There are a lot of clubs in the area, each with different goals. Some have race teams others do not. Some are race only teams.

Most of the teams have "Meet/Greet the team" rides, of which most have already have happened...but many will allow people to come out for a ride to see what the team is about and whether they think they would be a good fit with them or not. Most of the teams you have to be asked to join (as some are CAT 1/2 teams...others have a wider spectrum of racer levels)...but some are kind of join the club and if you want to...race for them as well (Portland Velo and Team Oregon are probably the easiest and largest teams in the area to join).

PIR is a good place to start as most of the local teams have representation there and it's a pretty open race...though races don't start until April. If you go there and race unattached...and do well...chances are some of the teams will ask you to join at some point.

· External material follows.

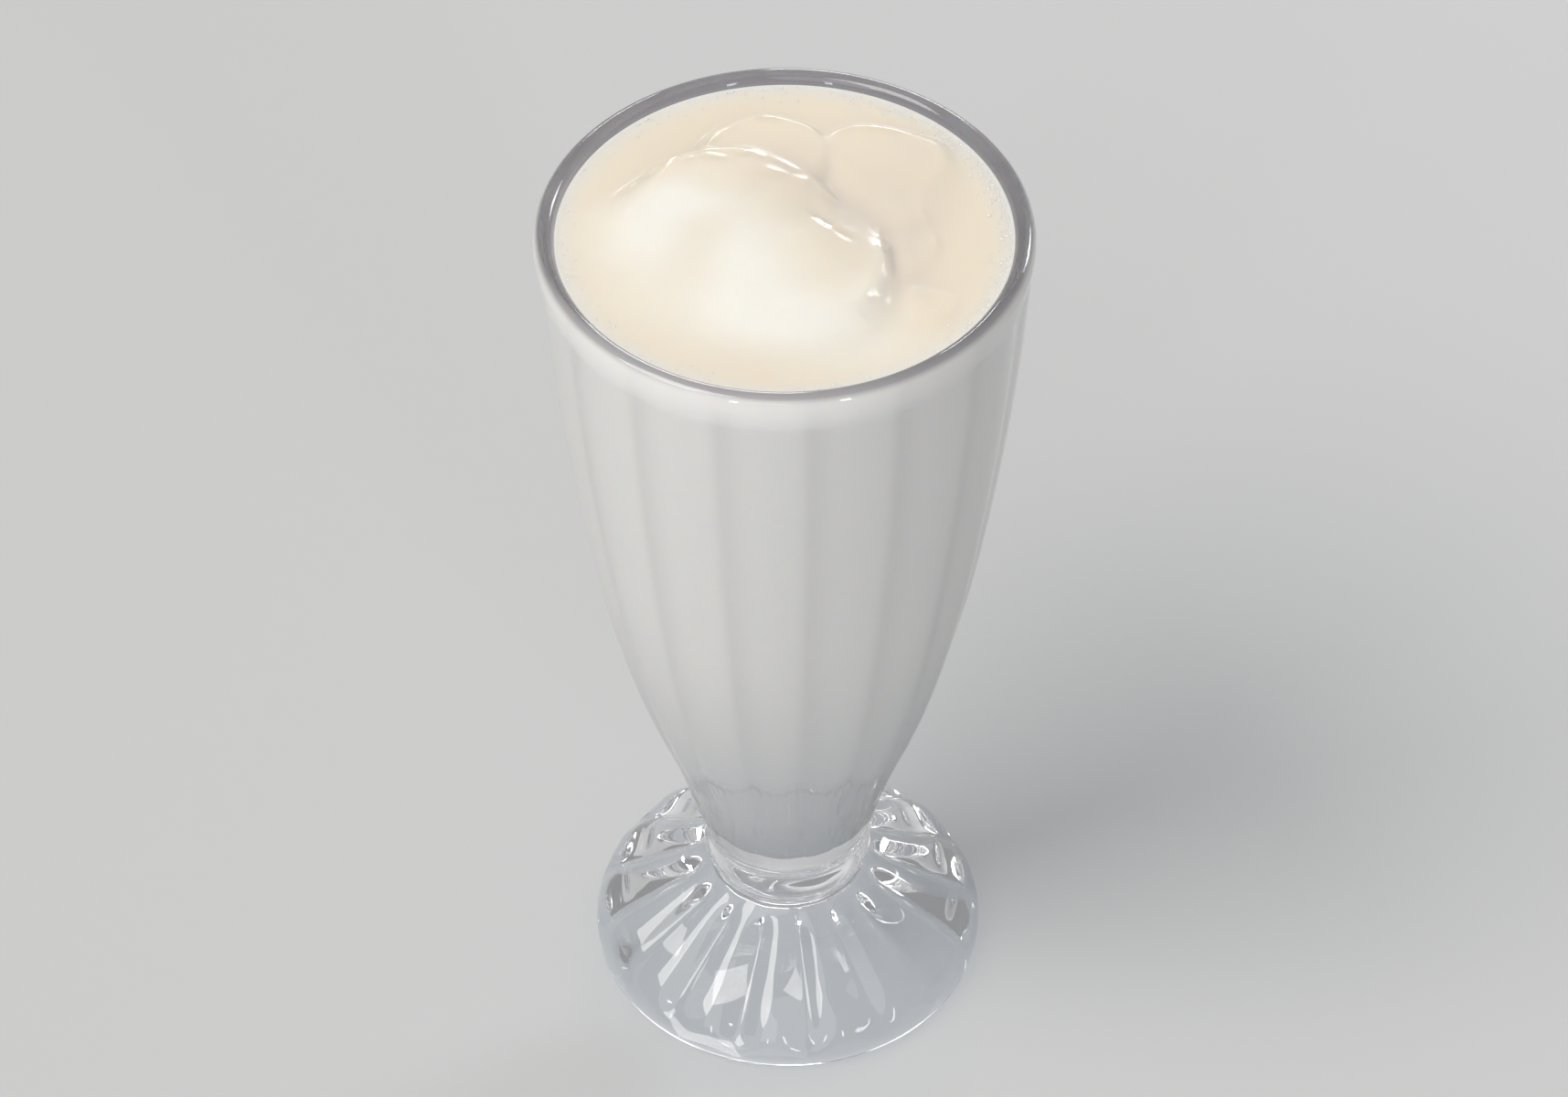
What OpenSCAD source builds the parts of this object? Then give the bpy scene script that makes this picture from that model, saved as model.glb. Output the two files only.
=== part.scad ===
// Vanilla milkshake in a tall fluted glass on a round lobed foot.
// Millimetres, +Z up. The origin is the centre of the ring the foot rests on.
// -Y is the front. The glass is one pressed piece; the drink is a second solid
// that fills it to just under the lip and rises into a soft lumpy mound.

/* [Glass] */
// Height from the table to the top of the lip
glass_h = 188; // [170:1:204]
// Outside diameter of the mouth, across the rounded lip
mouth_d = 88; // [80:0.5:96]
// Diameter of the foot
foot_d = 76.6; // [68:0.2:86]
// Largest diameter of the collar between bowl and foot
collar_d = 32.8; // [29:0.2:38]
// Thickness of the wall at the lip
wall_t = 3.7; // [2.6:0.1:5]
// Extra thickness of the wall at the bottom of the cavity
wall_extra = 0.6; // [0:0.1:1.5]
// Height of the cavity floor above the table
cavity_floor = 35.3; // [30:0.1:42]
// Height of the hollow under the foot
hollow_h = 14.2; // [6:0.1:17]

/* [Flutes and lobes] */
// Number of flutes round the bowl and of lobes round the foot
flute_count = 16; // [10:1:20]
// Turn of the first groove from the front
groove_turn = 6.3; // [0:0.1:22.4]
// Depth of the grooves between the flutes of the bowl
flute_depth = 0.8; // [0:0.05:1.3]
// Depth of the grooves between the lobes of the foot
lobe_depth = 1.6; // [0:0.05:2.4]

/* [Drink] */
// Level of the drink at the wall, below the top of the lip
level_drop = 2.1; // [1.5:0.1:12]
// Height of the main mound above the level
mound_h = 6.2; // [0:0.1:8]
// Clearance between the drink and the glass
drink_gap = 0.05; // [0.02:0.01:0.1]

/* [Part] */
// Piece to draw

/* [Hidden] */
GLASS_COLOR = [0.82, 0.86, 0.88, 0.45];
DRINK_COLOR = [0.93, 0.88, 0.79];

// Turns within one flute, as shares of its pitch, and how deep the groove is there
TURNS = [[0, 1], [0.15, 0.49], [0.5, 0], [0.85, 0.49]];
PITCH = 360 / flute_count;
SPOKES = [
    for (k = [0:flute_count - 1], t = TURNS)
        [-90 + groove_turn + (k + t[0]) * PITCH, t[1]]
];

// Outside of the foot from the table up to the collar:
// [share of the foot's radius, height, share of the groove depth]
FOOT = [
    [0.958, 0.0, 0], [0.987, 0.5, 0], [1.000, 2.2, 0], [0.998, 5.0, 0.1],
    [0.977, 7.0, 0.5], [0.926, 9.0, 0.9], [0.840, 11.3, 1], [0.740, 13.8, 1],
    [0.630, 16.6, 1], [0.520, 19.4, 0.8], [0.440, 21.5, 0.35]
];
// Part of the groove that runs inward and downward on the sloping foot
FOOT_IN = 0.57;
FOOT_DOWN = 0.82;

// Outside of the collar: [share of the collar's radius, height]
COLLAR = [[0.920, 22.6], [0.966, 24.0], [1.000, 27.0], [0.994, 30.2], [0.972, 32.6]];

// Crest line of the bowl: [share of the glass height, share of the mouth radius]
BOWL = [
    [0.185, 0.374], [0.202, 0.397], [0.223, 0.421], [0.250, 0.452],
    [0.277, 0.485], [0.309, 0.528], [0.351, 0.589], [0.394, 0.644],
    [0.436, 0.692], [0.484, 0.740], [0.543, 0.790], [0.617, 0.841],
    [0.697, 0.889], [0.777, 0.928], [0.856, 0.959], [0.941, 0.985],
    [0.959, 0.989], [0.972, 0.993]
];
GROOVE_FROM = 0.178;
GROOVE_FULL = 0.223;
GROOVE_FADE = 0.942;
GROOVE_END = 0.960;

// Hollow under the foot: [share of the foot's radius, share of its height]
HOLLOW = [[0.34, 0.94], [0.58, 0.71], [0.76, 0.45], [0.875, 0.17], [0.905, 0]];

// Lumps of the drink's top: [x, y, half length, half width, turn, share of mound_h]
LUMPS = [
    [-9, -4, 29, 24, -27, 1.00],
    [-4, 19, 15, 12, 5, 0.62],
    [17, 14, 17, 14, -10, 0.55],
    [22, 0, 8, 10, 20, 0.34],
    [25, -19, 8, 6, -20, 0.24]
];
LUMP_BLEND = 4;
DRINK_RINGS = 8;

mouth_r = mouth_d / 2;
foot_r = foot_d / 2;
collar_r = collar_d / 2;
lip_r = wall_t / 2;
level = glass_h - level_drop;
cavity_top = glass_h - lip_r;

// Rises smoothly from 0 at a to 1 at b
function ease(a, b, v) =
    let (u = min(1, max(0, (v - a) / (b - a))))
    u * u * (3 - 2 * u);

// Share of the groove depth at a share of the glass height
function groove(h) = ease(GROOVE_FROM, GROOVE_FULL, h) * (1 - ease(GROOVE_FADE, GROOVE_END, h));

// One ring of points: radius, height, and how far a groove moves it in and down
function ring(r, h, into = 0, down = 0) = [
    for (s = SPOKES)
        let (q = r - into * s[1])
        [q * cos(s[0]), q * sin(s[0]), h - down * s[1]]
];

// Radius of the cavity at a share of the glass height
function cavity_r(h) =
    lookup(h, BOWL) * mouth_r - wall_t - wall_extra * (1 - ease(0.28, 0.75, h));

// Rings of the cavity from its rounded floor up to the lip, moved in by gap
function cavity_rings(gap) = concat(
    [
        for (a = [30, 58, 80])
            ring((cavity_r(0.25) - gap) * sin(a), cavity_floor + gap + 9 * (1 - cos(a)))
    ],
    [for (i = [3:2:len(BOWL) - 1]) ring(cavity_r(BOWL[i][0]) - gap, BOWL[i][0] * glass_h)]
);

// Rings of the lip, from the outside over the top to the inside
function lip_rings() = [
    for (a = [0:45:180])
        ring(mouth_r - lip_r + lip_r * cos(a), cavity_top + lip_r * sin(a))
];

// Joins a list of rings, closed by a pole at each end, into one solid
module skin(rings, first_pole, last_pole) {
    n = len(rings[0]);
    m = len(rings);
    points = concat([first_pole], [for (g = rings, p = g) p], [last_pole]);
    faces = concat(
        [for (i = [0:n - 1]) [0, 1 + (i + 1) % n, 1 + i]],
        [
            for (j = [0:m - 2], i = [0:n - 1], half = [0, 1])
                let (
                    a = 1 + j * n + i,
                    b = 1 + j * n + (i + 1) % n,
                    c = a + n,
                    d = b + n
                )
                half == 0 ? [a, b, d] : [a, d, c]
        ],
        [for (i = [0:n - 1]) [1 + (m - 1) * n + i, 1 + (m - 1) * n + (i + 1) % n, m * n + 1]]
    );
    polyhedron(points = points, faces = faces, convexity = 8);
}

// Pressed glass: hollow, foot, collar, bowl, lip and cavity in one skin
module glass() {
    hollow = [for (s = HOLLOW) ring(s[0] * foot_r, s[1] * hollow_h)];
    foot = [
        for (s = FOOT)
            let (d = lobe_depth * s[2])
            ring(s[0] * foot_r, s[1], d * FOOT_IN, d * FOOT_DOWN)
    ];
    collar = [for (s = COLLAR) ring(s[0] * collar_r, s[1])];
    bowl = [for (s = BOWL) ring(s[1] * mouth_r, s[0] * glass_h, flute_depth * groove(s[0]))];
    cavity = cavity_rings(0);
    inside = [for (i = [len(cavity) - 1:-1:0]) cavity[i]];
    color(GLASS_COLOR)
        skin(
            concat(hollow, foot, collar, bowl, lip_rings(), inside),
            [0, 0, hollow_h],
            [0, 0, cavity_floor]
        );
}

// Height of one lump at a point, a soft dome over a turned ellipse
function lump(s, x, y) =
    let (
        u = ((x - s[0]) * cos(s[4]) + (y - s[1]) * sin(s[4])) / s[2],
        v = ((y - s[1]) * cos(s[4]) - (x - s[0]) * sin(s[4])) / s[3],
        d = u * u + v * v
    )
    d < 1 ? s[5] * mound_h * pow(1 - d, 0.8) : 0;

// Height of the drink's top above its level: the lumps melted into each other
function relief(x, y) =
    pow([for (s = LUMPS) pow(lump(s, x, y), LUMP_BLEND)] * [for (s = LUMPS) 1], 1 / LUMP_BLEND);

// Drink: fills the cavity, meets the wall in a thin curve and rises into the mound
module milkshake() {
    edge_r = cavity_r(BOWL[len(BOWL) - 1][0]) - drink_gap;
    sides = concat(cavity_rings(drink_gap), [ring(edge_r + 0.05, level + 0.3)]);
    top = [
        for (j = [DRINK_RINGS:-1:1])
            let (r = (edge_r - 1.2) * j / DRINK_RINGS)
            [for (p = ring(r, level)) [p[0], p[1], level + relief(p[0], p[1])]]
    ];
    color(DRINK_COLOR)
        skin(
            concat(sides, top),
            [0, 0, cavity_floor + drink_gap],
            [0, 0, level + relief(0, 0)]
        );
}

glass();
milkshake();
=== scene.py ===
import math

import bpy
import numpy as np
from mathutils import Euler, Matrix, Vector


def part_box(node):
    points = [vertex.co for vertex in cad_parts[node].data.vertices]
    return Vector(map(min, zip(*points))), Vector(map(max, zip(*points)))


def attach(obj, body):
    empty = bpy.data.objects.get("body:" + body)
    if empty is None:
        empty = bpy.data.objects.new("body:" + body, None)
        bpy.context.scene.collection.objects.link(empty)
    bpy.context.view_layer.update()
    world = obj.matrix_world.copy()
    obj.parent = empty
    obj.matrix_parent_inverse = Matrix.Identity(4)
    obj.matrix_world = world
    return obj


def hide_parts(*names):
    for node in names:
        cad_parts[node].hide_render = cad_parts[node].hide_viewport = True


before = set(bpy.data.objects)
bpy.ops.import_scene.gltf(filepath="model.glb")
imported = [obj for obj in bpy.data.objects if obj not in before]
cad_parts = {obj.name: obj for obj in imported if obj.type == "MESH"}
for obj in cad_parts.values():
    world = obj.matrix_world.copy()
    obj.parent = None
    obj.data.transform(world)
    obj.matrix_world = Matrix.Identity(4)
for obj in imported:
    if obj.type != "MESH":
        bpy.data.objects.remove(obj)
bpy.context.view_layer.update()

scene = bpy.context.scene


# ---------------------------------------------------------------- Glass
# One piece of clear pressed glass: a fluted tulip bowl on a short collar
# and a domed foot of round lobes, hollow underneath. The lip and the edge
# of the foot are fire-polished round.
LOW, HIGH = (Vector(corner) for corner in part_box("glass"))
GLASS_HEIGHT = 188.0
MM = (HIGH.z - LOW.z) / GLASS_HEIGHT
MOUTH_R = 44.0
LIP_R = 1.85
LIP_Z = GLASS_HEIGHT - LIP_R

# The wall, and what is added to it low down: all of it below the first height,
# none of it above the second. Pairs like this one, here and further on, say
# between which two values something changes.
WALL = 3.7
WALL_EXTRA = 0.6
WALL_THICKENS = (52, 140)

# Flutes and lobes, with the turn of the first groove from the front
FLUTES = 16
GROOVE_TURN = 6.3
FLUTE_DEPTH = 0.85
FLUTE_STARTS = (36, 60)
FLUTE_ENDS = (179, 182.6)
LOBE_DEPTH = 1.9
LOBE_STARTS = (15.6, 20.5)
LOBE_RISES = (4.4, 7.4)

# Under the lip the shoulders of a flute spread, so that it ends in a low arch
ARCH_SPREAD = 0.30
ARCH_FROM = (170, 181)

# Radius and height, in millimetres, from the middle of the hollow under the
# foot, round its edge, up the outside to the lip
HOLLOW = [
    (0, 14.2), (7, 13.9), (13, 13.2), (19, 11.6), (24.5, 9.0), (29.0, 5.9), (32.2, 3.0), (34.2, 0.6),
]
FOOT = [
    (35.2, 0.0), (36.4, 0.05), (37.5, 0.6), (38.2, 1.9), (38.3, 3.4), (38.05, 5.2),
    (37.2, 7.2), (35.2, 9.3), (32.2, 11.5), (28.3, 14.0), (24.1, 16.8), (20.0, 19.4),
    (17.0, 21.3), (15.6, 22.2),
]
COLLAR = [
    (15.05, 22.75), (15.1, 23.3), (15.75, 24.6), (16.3, 26.6), (16.4, 28.4),
    (16.25, 30.4), (15.95, 32.2), (15.95, 33.4),
]
BOWL = [
    (16.4, 35.0), (17.45, 38.0), (18.5, 41.8), (19.9, 47.0), (21.3, 52.2), (23.2, 58.1),
    (25.9, 66.0), (28.35, 74.1), (30.45, 82.0), (32.5, 91.0), (34.75, 102.0), (37.0, 116.0),
    (39.05, 131.0), (40.8, 146.0), (42.2, 161.0), (43.2, 175.0), (43.45, 180.0), (43.7, 183.0),
]
FOOT_EDGE_Z = 1.0
FOOT_TOP_Z = 22.4
COLLAR_TOP_Z = 33
TURNED_UNDER = -0.2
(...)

The first road races of the year start the end of February and the single day races are usually over by the end of May...with Stage Races and Crits taking over June-August. There is also the track out at Alpenrose if you want to race there.

As for the rain...

It's been a pretty dry winter so far...last year was really bad and continued through mid June. Most of the time the rain is light but constant...but can be heavy at times. Good rain gear helps, but you can get by with some bib knickers, base layers, jerseys, good gloves, bootie covers and a windbreaker type jacket as it doesn't get super cold here.

Fenders are a definite "Need" here as they both make the rain riding experience better...but also makes it better for those around here...use an extended flap as well to help those around you from getting plastered by water from your rear tire.

The weather usually is hit/miss in April, May and June but turns really, really nice in July, August and September.


----------



## Antonelli

Thanks bismo and wookie. Lots of good info! Is the fender thing pretty much an obligation for group riding? Will people hate me for not having fenders?

I'll be there by spring time. Can't wait..


----------



## bismo37

Antonelli said:


> Thanks bismo and wookie. Lots of good info! Is the fender thing pretty much an obligation for group riding? Will people hate me for not having fenders?
> 
> I'll be there by spring time. Can't wait..


Yes... fenders really are a part of good group-ride etiquette during the rainy months. No one will want to ride behind your rooster tail of water. Not to mention you will get soaked and filthy without fenders. Fenders keep you, your ride partners and your bike cleaner and drier. During a race... different story.


----------



## Argentius

They won't hate you -- they just won't let you ride with them.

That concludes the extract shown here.